start

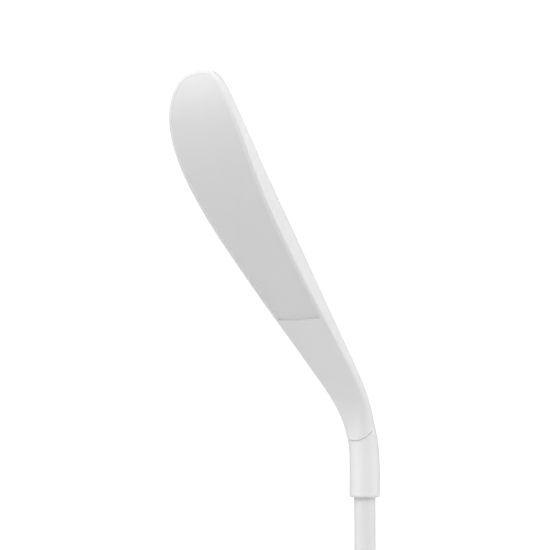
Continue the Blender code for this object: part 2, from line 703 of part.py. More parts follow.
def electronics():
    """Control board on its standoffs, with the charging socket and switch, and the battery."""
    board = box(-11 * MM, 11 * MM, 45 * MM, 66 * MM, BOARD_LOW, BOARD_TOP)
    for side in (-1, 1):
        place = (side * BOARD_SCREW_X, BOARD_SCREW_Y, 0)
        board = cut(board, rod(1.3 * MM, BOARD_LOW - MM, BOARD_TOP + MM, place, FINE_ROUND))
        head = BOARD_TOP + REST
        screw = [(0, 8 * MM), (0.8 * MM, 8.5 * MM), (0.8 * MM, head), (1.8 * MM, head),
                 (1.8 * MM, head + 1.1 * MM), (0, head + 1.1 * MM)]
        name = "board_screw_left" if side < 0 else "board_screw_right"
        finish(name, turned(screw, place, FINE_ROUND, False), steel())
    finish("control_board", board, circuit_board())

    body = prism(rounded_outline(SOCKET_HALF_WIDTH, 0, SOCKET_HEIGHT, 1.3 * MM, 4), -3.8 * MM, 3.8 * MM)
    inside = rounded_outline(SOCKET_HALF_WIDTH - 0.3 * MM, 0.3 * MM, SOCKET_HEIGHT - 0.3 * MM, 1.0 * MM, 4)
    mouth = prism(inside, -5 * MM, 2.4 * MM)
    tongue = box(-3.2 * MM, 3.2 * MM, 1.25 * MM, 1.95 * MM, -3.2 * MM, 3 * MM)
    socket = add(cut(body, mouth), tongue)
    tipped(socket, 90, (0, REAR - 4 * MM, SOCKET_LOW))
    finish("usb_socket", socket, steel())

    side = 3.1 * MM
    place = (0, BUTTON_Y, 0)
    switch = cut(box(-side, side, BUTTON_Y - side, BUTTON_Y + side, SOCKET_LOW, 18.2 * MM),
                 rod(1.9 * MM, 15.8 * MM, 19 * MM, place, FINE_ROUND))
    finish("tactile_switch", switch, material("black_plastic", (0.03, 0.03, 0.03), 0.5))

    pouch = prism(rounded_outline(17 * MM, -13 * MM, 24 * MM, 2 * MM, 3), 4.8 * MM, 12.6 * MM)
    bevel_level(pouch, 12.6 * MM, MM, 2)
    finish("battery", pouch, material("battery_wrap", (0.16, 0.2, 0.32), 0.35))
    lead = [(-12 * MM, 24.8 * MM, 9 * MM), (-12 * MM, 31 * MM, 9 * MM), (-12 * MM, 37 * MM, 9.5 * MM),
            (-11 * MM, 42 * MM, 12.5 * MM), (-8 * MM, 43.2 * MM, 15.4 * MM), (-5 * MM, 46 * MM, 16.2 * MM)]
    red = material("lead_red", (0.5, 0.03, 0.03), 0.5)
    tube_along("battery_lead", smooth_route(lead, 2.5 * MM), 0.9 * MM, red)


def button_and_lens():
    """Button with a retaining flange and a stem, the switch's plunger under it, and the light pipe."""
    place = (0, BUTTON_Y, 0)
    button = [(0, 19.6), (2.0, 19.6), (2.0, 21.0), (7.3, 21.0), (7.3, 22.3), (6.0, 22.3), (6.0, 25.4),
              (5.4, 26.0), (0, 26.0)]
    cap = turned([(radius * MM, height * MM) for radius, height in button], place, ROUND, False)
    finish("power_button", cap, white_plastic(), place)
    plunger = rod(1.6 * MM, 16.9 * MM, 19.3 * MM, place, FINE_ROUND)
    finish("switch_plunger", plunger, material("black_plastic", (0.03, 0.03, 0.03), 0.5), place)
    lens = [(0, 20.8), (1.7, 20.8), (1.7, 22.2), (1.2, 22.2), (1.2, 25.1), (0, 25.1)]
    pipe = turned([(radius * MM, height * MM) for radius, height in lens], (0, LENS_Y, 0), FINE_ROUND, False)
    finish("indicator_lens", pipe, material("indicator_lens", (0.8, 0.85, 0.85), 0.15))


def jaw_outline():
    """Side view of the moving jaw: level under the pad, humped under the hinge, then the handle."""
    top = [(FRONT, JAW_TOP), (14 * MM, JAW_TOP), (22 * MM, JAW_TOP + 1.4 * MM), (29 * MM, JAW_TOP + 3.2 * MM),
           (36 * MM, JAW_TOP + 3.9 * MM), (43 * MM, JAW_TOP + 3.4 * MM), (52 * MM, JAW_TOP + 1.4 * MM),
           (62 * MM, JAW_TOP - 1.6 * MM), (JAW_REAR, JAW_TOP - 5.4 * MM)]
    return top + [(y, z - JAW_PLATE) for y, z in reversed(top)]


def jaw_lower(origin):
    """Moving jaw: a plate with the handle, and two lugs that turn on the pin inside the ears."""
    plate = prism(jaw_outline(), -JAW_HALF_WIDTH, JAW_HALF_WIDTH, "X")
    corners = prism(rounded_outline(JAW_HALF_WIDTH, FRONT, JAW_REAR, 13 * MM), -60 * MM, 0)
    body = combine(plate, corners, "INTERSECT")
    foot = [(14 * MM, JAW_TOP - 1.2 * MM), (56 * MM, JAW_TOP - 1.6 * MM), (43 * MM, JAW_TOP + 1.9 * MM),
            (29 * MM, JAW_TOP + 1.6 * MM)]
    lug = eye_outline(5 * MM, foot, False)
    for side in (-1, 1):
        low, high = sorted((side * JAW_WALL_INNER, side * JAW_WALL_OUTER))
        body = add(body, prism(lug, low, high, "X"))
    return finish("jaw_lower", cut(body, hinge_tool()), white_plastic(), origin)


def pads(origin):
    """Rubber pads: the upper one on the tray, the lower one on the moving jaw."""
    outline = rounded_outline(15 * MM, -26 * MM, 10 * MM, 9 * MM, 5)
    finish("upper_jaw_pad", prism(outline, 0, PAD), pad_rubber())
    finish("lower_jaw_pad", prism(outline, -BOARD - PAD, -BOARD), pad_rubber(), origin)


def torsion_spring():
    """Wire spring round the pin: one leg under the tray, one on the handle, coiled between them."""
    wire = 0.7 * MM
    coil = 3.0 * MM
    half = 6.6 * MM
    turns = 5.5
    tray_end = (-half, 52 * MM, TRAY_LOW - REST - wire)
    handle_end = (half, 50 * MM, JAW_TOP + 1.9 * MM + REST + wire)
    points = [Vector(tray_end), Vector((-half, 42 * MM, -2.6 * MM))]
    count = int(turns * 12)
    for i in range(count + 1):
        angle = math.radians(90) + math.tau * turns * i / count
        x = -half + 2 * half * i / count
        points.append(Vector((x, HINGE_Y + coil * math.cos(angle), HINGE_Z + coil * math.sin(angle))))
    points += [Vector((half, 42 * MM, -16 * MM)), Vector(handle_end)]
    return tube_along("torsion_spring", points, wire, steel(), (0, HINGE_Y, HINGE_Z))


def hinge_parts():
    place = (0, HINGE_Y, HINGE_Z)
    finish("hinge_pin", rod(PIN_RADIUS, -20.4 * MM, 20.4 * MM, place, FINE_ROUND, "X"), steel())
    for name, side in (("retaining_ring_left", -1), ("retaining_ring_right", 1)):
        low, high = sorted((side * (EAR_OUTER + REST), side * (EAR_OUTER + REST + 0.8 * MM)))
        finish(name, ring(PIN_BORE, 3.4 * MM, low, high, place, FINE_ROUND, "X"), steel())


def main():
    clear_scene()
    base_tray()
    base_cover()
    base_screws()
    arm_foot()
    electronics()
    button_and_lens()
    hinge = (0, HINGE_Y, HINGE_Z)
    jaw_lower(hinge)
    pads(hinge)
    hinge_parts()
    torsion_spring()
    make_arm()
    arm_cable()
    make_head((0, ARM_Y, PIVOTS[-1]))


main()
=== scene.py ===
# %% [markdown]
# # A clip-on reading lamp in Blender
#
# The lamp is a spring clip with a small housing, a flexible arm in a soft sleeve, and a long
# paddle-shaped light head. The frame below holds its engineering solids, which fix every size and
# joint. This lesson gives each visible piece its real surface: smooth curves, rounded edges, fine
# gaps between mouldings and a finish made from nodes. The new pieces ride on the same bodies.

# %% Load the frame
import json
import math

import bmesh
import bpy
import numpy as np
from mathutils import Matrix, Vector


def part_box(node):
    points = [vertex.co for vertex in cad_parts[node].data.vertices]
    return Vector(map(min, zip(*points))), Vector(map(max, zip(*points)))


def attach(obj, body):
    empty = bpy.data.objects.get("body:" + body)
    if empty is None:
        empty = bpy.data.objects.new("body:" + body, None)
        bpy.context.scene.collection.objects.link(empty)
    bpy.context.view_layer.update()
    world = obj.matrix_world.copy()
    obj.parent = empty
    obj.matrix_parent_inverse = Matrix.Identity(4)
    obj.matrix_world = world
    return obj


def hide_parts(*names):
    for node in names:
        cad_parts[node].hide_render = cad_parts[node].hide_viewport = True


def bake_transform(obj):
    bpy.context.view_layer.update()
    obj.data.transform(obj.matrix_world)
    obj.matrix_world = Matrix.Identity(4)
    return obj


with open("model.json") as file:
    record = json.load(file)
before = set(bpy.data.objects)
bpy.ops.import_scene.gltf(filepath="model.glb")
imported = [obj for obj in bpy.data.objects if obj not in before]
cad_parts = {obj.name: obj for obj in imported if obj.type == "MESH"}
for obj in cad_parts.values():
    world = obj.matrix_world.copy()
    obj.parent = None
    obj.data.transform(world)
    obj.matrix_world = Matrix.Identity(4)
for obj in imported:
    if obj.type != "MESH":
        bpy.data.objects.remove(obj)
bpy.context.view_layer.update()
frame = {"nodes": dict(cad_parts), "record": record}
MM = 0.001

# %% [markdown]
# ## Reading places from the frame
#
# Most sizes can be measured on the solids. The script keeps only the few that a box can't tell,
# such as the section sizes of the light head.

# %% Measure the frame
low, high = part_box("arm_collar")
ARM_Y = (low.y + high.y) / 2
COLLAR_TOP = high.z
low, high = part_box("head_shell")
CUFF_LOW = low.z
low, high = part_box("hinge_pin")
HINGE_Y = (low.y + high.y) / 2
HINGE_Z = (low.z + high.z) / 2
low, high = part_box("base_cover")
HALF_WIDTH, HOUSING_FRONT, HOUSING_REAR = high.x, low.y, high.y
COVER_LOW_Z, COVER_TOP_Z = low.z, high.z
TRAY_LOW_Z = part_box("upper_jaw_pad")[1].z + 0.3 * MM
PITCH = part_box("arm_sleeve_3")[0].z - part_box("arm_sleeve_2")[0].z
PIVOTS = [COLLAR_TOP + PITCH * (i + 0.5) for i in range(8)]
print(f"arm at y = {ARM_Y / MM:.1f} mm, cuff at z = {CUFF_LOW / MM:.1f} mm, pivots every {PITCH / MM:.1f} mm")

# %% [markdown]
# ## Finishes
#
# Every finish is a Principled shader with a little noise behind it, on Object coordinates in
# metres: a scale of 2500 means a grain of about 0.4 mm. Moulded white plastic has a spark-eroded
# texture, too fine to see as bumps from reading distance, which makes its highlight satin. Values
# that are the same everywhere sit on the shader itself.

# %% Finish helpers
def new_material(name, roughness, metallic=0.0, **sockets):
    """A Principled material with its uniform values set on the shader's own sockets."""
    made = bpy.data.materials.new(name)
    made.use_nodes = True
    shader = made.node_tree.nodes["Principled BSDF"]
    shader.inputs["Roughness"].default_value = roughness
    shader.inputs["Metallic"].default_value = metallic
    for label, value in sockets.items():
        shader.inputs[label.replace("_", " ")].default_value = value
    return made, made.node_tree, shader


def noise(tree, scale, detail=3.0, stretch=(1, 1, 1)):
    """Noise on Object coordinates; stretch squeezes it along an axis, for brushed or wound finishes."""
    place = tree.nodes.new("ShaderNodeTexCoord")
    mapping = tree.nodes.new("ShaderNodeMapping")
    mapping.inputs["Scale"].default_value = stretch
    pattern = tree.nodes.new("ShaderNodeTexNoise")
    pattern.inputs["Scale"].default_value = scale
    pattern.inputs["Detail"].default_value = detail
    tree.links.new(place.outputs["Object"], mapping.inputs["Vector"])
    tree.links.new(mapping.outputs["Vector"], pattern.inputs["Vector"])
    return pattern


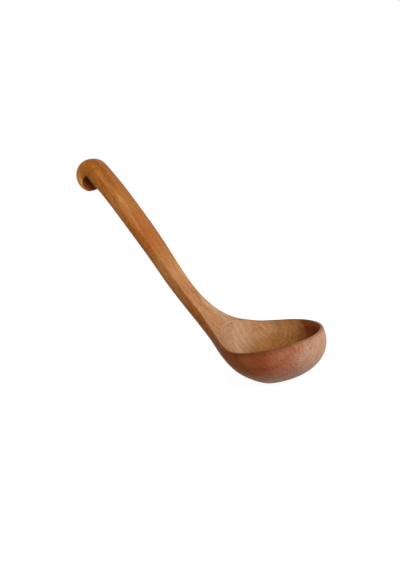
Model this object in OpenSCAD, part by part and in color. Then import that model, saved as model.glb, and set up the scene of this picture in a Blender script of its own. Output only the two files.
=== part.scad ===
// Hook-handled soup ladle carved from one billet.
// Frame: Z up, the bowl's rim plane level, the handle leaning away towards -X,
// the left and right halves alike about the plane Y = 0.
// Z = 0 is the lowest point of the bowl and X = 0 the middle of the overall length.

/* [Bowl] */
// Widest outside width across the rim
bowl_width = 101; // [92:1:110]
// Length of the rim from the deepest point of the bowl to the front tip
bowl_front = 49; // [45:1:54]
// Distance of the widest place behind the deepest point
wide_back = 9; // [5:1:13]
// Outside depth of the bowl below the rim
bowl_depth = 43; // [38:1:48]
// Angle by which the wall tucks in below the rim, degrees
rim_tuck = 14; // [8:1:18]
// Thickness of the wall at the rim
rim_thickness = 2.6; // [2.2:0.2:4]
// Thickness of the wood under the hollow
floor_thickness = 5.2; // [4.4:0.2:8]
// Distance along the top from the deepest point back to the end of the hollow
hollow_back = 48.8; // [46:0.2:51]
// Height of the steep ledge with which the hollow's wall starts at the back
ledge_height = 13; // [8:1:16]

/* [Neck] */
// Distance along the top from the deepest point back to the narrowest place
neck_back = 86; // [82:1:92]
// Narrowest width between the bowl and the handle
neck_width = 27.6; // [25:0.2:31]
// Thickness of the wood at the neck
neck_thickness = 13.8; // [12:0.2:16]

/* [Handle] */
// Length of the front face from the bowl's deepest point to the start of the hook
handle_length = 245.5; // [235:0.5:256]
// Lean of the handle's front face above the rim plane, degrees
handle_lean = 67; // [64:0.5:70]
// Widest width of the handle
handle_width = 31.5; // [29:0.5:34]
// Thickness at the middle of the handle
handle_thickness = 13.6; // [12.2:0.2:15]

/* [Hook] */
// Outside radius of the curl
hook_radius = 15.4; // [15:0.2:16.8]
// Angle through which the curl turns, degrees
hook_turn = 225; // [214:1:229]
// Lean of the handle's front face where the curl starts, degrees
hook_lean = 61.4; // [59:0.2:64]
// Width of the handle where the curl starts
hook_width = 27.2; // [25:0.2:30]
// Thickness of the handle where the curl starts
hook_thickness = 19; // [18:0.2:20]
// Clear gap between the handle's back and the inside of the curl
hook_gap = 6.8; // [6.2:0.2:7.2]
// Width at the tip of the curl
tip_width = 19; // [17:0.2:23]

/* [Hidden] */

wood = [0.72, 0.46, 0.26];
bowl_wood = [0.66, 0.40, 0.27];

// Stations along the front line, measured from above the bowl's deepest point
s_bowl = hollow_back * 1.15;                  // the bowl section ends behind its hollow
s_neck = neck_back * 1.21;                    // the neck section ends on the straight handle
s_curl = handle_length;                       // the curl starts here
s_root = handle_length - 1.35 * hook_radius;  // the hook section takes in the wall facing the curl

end

Give back, exactly as written, each line from the one that contains "base_tray()" through the one that contains "imported = [obj".

    base_tray()
    base_cover()
    base_screws()
    arm_foot()
    electronics()
    button_and_lens()
    hinge = (0, HINGE_Y, HINGE_Z)
    jaw_lower(hinge)
    pads(hinge)
    hinge_parts()
    torsion_spring()
    make_arm()
    arm_cable()
    make_head((0, ARM_Y, PIVOTS[-1]))


main()
=== scene.py ===
# %% [markdown]
# # A clip-on reading lamp in Blender
#
# The lamp is a spring clip with a small housing, a flexible arm in a soft sleeve, and a long
# paddle-shaped light head. The frame below holds its engineering solids, which fix every size and
# joint. This lesson gives each visible piece its real surface: smooth curves, rounded edges, fine
# gaps between mouldings and a finish made from nodes. The new pieces ride on the same bodies.

# %% Load the frame
import json
import math

import bmesh
import bpy
import numpy as np
from mathutils import Matrix, Vector


def part_box(node):
    points = [vertex.co for vertex in cad_parts[node].data.vertices]
    return Vector(map(min, zip(*points))), Vector(map(max, zip(*points)))


def attach(obj, body):
    empty = bpy.data.objects.get("body:" + body)
    if empty is None:
        empty = bpy.data.objects.new("body:" + body, None)
        bpy.context.scene.collection.objects.link(empty)
    bpy.context.view_layer.update()
    world = obj.matrix_world.copy()
    obj.parent = empty
    obj.matrix_parent_inverse = Matrix.Identity(4)
    obj.matrix_world = world
    return obj


def hide_parts(*names):
    for node in names:
        cad_parts[node].hide_render = cad_parts[node].hide_viewport = True


def bake_transform(obj):
    bpy.context.view_layer.update()
    obj.data.transform(obj.matrix_world)
    obj.matrix_world = Matrix.Identity(4)
    return obj


with open("model.json") as file:
    record = json.load(file)
before = set(bpy.data.objects)
bpy.ops.import_scene.gltf(filepath="model.glb")
imported = [obj for obj in bpy.data.objects if obj not in before]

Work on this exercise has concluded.